Chicago—The Chicago Anti-Bashing Network (CABN), a queer direct action group, held a meeting on June 21 to confront anti-Arab and anti-Muslim racism post-September 11. Connections were made by the four speakers about how this new racist climate can be understood by non-Arab and non-Muslim Lesbian, Gay, Bisexual, and Transgendered (LGBT) forces who know what it feels like to be hated and brutalized for who they are.

Andy Thayer of CABN stated that the best tradition of the LGBT struggle has been that it understands itself as part of the movement for total human liberation, and as such, it cannot act in isolation or in a narrow fashion, that is, solely along the lines of LGBT liberation.

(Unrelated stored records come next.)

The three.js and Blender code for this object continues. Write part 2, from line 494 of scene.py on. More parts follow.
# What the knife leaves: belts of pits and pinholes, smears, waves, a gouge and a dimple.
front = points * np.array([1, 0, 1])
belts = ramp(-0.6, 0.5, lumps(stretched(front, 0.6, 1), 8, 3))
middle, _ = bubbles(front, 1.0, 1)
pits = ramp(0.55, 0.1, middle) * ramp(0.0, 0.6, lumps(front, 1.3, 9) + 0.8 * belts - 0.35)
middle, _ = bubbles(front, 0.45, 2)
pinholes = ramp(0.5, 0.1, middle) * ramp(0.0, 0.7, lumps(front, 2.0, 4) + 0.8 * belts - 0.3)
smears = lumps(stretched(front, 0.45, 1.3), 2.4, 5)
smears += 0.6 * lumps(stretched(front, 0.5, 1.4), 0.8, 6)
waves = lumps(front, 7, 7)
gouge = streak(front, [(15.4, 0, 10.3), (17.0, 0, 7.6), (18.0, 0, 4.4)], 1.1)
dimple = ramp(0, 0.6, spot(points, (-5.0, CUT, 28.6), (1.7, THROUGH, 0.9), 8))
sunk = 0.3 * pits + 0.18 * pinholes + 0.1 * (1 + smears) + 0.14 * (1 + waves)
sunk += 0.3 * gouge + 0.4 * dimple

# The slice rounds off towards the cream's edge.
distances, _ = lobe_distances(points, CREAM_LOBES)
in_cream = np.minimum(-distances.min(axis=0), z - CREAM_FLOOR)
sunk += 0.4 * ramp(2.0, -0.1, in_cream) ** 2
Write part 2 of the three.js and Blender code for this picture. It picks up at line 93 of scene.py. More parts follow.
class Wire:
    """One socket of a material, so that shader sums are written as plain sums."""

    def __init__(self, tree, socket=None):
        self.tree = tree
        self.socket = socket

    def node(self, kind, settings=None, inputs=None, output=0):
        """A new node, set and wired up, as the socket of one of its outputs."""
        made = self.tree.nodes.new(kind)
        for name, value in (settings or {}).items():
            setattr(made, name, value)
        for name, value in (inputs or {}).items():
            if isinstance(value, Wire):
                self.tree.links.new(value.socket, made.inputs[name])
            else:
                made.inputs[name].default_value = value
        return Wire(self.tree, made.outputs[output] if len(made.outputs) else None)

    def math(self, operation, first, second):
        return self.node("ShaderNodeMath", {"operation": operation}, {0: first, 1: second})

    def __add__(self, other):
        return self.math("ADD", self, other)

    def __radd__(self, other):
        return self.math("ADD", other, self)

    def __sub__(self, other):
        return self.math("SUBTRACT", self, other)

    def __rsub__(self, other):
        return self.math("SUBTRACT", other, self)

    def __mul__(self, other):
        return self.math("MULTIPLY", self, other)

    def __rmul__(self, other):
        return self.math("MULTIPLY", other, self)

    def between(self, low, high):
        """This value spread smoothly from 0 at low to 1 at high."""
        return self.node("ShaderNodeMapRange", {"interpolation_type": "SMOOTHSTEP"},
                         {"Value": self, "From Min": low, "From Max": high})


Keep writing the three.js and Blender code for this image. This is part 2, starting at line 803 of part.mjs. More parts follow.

Mubarak Dahir, a gay Palestinian-American journalist, gave a detailed and moving history of his life growing up as gay, Arab and Muslim in the U.S. He talked about the painful racism he has faced not only from straight people, but from within the LGBT community—the one community where he said he had "felt most at home" before September 11. "Today" he said, "Arabs and Muslims have become the new communists, the ones to fear, to loathe."

Nevertheless, there was no discussion about what human liberation is and how to develop it globally, nor a frank discussion about fundamentalism within the Middle East or in the U.S.

Mubarak  said that among Palestinians there is a widely-held view that for now there is only one struggle, the fight for national liberation.  Thayer added that because feminist and queer liberation struggles have historically come out of national liberation struggles here and abroad, it is the national liberation struggle that must come first!

This argument is one that feminists have fought against for decades. It is the same argument that feminists in groups like the Revolutionary Association of the Women of Afghanistan have had to endure in the face of recent alliances between some left tendencies and fundamentalists who have joined together in the name of "fighting U.S. imperialism."

Doesn't it make sense that national liberation, anti-racist and anti-war movements broaden themselves to include LGBT, feminist and other liberatory concepts offered by those subjects of revolution?  While it's important to grasp freedom movements as part of the whole, it is equally crucial to see that each particular freedom movement has something unique and necessary to offer humanity.

That said, it was an important meeting in addressing  the new racist stage the U.S. has reached. Working out the contradictions within liberatory movements so that a perspective of freedom can develop is the only way to ensure that they succeed.